* START Material for this exercise *

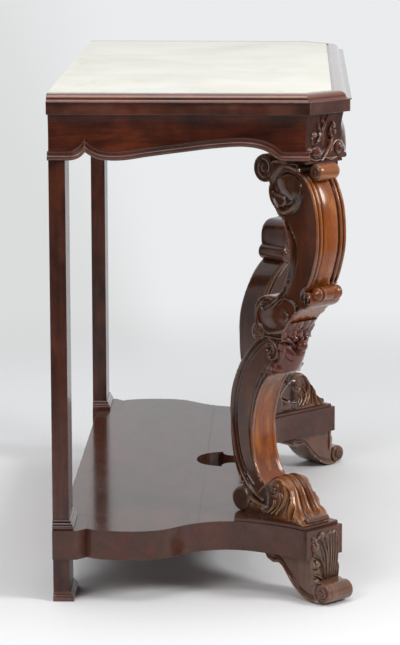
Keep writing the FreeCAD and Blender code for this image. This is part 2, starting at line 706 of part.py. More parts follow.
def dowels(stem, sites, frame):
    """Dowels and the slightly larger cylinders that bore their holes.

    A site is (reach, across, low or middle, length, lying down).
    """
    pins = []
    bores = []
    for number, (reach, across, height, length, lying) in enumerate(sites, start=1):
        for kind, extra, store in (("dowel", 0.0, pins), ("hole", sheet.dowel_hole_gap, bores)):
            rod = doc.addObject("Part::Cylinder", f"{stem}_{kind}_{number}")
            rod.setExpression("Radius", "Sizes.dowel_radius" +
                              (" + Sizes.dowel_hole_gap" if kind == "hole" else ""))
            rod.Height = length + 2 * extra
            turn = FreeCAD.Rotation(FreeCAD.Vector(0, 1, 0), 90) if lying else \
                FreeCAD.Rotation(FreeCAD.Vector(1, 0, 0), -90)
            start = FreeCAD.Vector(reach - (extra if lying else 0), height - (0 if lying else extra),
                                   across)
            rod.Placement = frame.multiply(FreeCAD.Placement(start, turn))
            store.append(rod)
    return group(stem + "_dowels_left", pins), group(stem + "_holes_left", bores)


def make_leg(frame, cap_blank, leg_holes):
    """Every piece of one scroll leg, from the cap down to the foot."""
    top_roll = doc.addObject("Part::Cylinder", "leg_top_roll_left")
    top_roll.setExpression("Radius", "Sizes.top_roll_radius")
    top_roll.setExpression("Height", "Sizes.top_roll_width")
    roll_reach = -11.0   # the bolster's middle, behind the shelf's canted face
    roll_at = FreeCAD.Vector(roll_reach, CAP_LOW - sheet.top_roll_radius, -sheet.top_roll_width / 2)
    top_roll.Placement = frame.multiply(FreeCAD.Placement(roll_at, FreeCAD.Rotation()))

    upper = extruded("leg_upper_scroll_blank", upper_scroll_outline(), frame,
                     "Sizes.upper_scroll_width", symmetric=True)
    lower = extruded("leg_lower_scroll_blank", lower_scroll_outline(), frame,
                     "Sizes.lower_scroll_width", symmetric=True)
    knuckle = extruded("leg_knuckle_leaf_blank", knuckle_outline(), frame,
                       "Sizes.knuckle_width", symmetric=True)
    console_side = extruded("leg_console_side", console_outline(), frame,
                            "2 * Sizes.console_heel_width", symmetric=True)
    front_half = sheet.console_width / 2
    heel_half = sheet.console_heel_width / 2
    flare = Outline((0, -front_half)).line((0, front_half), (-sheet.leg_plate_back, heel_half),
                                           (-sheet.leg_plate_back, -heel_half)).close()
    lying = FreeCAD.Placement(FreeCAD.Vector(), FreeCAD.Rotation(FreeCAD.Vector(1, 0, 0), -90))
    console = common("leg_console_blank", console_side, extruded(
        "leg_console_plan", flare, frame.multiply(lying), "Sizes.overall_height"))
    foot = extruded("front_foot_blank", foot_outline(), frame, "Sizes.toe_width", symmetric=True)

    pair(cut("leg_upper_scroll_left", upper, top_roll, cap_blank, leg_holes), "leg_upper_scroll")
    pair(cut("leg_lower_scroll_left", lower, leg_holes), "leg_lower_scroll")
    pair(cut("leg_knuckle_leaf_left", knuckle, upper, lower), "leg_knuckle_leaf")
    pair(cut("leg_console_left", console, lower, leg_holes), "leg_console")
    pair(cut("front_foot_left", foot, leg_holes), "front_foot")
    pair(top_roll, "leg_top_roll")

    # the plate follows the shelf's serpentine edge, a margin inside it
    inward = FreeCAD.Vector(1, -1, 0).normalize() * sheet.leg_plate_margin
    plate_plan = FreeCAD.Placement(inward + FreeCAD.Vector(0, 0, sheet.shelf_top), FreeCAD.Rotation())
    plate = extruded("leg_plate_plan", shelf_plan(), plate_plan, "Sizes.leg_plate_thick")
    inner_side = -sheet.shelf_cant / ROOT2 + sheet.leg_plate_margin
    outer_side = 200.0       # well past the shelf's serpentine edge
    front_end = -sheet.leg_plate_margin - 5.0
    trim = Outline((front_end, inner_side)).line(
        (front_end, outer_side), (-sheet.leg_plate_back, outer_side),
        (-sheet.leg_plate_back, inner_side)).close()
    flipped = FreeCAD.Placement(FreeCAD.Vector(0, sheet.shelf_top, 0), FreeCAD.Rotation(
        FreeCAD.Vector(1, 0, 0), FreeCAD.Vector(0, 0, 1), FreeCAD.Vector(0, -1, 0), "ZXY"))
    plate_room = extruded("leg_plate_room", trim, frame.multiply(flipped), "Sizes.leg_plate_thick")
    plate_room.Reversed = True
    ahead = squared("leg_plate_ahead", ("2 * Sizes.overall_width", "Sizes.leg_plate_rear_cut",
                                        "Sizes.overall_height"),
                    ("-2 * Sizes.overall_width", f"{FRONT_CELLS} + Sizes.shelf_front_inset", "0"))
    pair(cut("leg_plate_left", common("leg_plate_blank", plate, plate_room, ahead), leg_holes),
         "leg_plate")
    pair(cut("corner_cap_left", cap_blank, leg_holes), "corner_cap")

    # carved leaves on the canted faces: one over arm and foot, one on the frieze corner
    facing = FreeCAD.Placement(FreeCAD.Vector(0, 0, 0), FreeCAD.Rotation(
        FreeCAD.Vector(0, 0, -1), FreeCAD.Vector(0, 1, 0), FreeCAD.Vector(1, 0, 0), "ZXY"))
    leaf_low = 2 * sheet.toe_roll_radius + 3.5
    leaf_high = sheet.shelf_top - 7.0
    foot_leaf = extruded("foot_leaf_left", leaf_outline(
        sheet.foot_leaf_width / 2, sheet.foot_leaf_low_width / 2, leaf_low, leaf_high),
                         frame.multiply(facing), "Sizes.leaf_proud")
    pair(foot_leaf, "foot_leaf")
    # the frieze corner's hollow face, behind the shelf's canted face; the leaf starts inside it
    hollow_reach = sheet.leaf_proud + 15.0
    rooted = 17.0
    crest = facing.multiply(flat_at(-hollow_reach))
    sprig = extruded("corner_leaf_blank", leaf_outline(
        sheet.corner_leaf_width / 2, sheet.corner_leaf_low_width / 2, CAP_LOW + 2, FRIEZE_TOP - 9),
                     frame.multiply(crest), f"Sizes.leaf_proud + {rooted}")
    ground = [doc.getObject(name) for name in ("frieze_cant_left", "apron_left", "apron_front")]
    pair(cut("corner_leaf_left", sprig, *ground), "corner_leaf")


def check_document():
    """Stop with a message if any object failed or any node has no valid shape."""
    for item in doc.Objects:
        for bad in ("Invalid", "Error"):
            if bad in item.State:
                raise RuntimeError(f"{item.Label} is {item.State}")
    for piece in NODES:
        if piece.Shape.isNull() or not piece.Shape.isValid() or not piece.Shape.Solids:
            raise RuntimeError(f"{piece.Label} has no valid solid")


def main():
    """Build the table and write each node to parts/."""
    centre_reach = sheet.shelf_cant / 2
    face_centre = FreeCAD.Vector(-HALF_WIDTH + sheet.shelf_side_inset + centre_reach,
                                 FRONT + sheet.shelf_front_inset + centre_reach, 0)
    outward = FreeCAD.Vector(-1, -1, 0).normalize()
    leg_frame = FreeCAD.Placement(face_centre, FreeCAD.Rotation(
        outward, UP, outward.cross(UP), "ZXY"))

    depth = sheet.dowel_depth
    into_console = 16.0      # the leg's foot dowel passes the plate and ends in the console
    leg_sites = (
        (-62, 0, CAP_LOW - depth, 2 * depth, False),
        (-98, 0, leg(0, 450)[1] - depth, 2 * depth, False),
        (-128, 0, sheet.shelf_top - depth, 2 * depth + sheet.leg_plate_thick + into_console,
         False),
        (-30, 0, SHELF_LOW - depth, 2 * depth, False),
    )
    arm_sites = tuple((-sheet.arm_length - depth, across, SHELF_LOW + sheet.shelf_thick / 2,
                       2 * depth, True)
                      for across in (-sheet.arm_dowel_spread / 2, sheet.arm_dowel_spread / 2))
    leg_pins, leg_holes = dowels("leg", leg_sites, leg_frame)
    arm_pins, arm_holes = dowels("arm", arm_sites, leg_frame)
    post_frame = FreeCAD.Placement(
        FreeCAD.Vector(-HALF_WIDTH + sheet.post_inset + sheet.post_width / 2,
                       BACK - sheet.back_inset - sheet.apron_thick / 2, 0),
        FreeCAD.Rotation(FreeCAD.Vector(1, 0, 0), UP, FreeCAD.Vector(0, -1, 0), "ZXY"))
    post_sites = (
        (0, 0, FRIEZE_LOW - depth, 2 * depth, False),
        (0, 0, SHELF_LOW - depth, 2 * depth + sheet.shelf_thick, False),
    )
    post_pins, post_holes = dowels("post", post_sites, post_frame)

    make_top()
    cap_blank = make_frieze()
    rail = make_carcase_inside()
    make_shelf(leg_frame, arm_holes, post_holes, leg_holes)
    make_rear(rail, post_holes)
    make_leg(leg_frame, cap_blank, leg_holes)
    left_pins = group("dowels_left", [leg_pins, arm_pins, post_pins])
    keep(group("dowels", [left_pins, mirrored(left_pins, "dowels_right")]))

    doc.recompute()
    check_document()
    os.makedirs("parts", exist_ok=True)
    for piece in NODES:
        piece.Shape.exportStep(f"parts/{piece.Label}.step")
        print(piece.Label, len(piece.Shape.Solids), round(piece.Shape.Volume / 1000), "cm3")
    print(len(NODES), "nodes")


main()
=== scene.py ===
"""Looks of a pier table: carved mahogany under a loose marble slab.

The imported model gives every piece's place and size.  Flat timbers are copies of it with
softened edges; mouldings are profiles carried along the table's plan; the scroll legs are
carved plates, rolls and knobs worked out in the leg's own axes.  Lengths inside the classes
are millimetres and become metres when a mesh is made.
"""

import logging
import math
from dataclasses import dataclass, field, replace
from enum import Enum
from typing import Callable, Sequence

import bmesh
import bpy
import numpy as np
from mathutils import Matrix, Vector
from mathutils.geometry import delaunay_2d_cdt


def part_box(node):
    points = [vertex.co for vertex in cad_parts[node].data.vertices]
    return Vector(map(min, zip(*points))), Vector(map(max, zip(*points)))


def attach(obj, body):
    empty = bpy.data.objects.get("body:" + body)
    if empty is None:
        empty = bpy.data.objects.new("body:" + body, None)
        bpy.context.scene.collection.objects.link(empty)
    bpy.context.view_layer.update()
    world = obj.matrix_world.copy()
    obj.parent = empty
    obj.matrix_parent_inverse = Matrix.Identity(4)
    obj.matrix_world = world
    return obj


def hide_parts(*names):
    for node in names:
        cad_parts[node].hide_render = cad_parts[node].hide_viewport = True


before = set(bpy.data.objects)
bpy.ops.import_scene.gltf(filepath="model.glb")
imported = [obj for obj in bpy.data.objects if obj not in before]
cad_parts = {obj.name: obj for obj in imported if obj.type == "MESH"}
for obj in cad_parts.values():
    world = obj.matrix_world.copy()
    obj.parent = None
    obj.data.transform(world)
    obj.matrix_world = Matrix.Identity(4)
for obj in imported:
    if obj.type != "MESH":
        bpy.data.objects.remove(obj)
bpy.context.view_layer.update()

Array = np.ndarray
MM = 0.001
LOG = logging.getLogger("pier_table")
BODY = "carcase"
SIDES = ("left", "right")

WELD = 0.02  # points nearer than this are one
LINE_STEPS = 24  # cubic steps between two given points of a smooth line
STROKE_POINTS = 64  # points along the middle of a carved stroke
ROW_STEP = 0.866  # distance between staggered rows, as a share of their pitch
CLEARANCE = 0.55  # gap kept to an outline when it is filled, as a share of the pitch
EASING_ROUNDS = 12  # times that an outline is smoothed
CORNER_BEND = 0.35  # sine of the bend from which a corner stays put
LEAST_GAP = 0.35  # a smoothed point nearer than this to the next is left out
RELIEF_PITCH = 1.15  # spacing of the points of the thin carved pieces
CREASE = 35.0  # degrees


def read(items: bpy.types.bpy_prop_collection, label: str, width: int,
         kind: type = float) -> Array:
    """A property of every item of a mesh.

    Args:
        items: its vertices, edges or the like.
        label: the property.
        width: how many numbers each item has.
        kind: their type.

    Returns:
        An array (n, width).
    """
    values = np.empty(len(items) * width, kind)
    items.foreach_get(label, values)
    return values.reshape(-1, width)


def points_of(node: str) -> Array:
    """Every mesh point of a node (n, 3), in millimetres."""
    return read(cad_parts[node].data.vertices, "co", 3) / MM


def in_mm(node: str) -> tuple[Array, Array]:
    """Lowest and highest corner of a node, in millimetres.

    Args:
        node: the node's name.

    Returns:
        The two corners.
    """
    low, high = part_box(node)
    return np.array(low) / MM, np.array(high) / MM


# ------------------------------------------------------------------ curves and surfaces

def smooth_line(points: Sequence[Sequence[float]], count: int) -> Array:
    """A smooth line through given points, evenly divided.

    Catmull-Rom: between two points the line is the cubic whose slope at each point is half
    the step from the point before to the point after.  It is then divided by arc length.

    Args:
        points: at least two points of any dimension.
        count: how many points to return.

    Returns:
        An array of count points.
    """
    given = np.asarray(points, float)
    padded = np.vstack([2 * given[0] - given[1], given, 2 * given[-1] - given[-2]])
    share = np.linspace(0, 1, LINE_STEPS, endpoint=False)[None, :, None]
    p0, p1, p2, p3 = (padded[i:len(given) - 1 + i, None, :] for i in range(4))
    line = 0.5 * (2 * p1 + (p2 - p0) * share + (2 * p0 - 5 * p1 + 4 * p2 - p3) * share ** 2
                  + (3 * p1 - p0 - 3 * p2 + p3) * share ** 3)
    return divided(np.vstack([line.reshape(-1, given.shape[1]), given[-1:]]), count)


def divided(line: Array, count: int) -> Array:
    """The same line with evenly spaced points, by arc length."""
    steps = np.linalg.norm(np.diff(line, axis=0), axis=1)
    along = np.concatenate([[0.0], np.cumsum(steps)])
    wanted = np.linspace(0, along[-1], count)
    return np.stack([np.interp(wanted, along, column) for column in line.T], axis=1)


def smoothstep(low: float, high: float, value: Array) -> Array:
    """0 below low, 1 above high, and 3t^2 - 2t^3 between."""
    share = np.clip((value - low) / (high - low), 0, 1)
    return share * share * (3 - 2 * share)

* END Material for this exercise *
* START Material for this exercise *

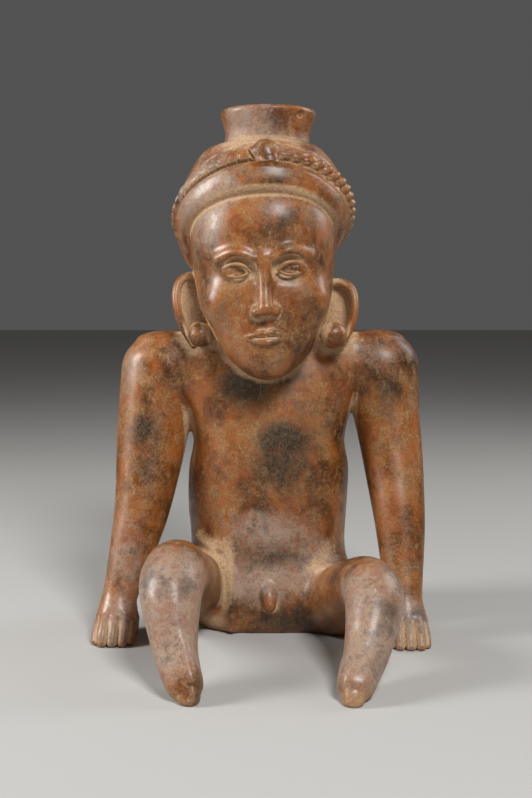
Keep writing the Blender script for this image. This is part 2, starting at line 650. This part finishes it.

* END Material for this exercise *

§ What you should do
Output exactly the lines running from the line containing "doc.recompute()" through the line containing "points = [vertex.co", and only those lines.

§ Answer to the exercise
    doc.recompute()
    check_document()
    os.makedirs("parts", exist_ok=True)
    for piece in NODES:
        piece.Shape.exportStep(f"parts/{piece.Label}.step")
        print(piece.Label, len(piece.Shape.Solids), round(piece.Shape.Volume / 1000), "cm3")
    print(len(NODES), "nodes")


main()
=== scene.py ===
"""Looks of a pier table: carved mahogany under a loose marble slab.

The imported model gives every piece's place and size.  Flat timbers are copies of it with
softened edges; mouldings are profiles carried along the table's plan; the scroll legs are
carved plates, rolls and knobs worked out in the leg's own axes.  Lengths inside the classes
are millimetres and become metres when a mesh is made.
"""

import logging
import math
from dataclasses import dataclass, field, replace
from enum import Enum
from typing import Callable, Sequence

import bmesh
import bpy
import numpy as np
from mathutils import Matrix, Vector
from mathutils.geometry import delaunay_2d_cdt


def part_box(node):
    points = [vertex.co for vertex in cad_parts[node].data.vertices]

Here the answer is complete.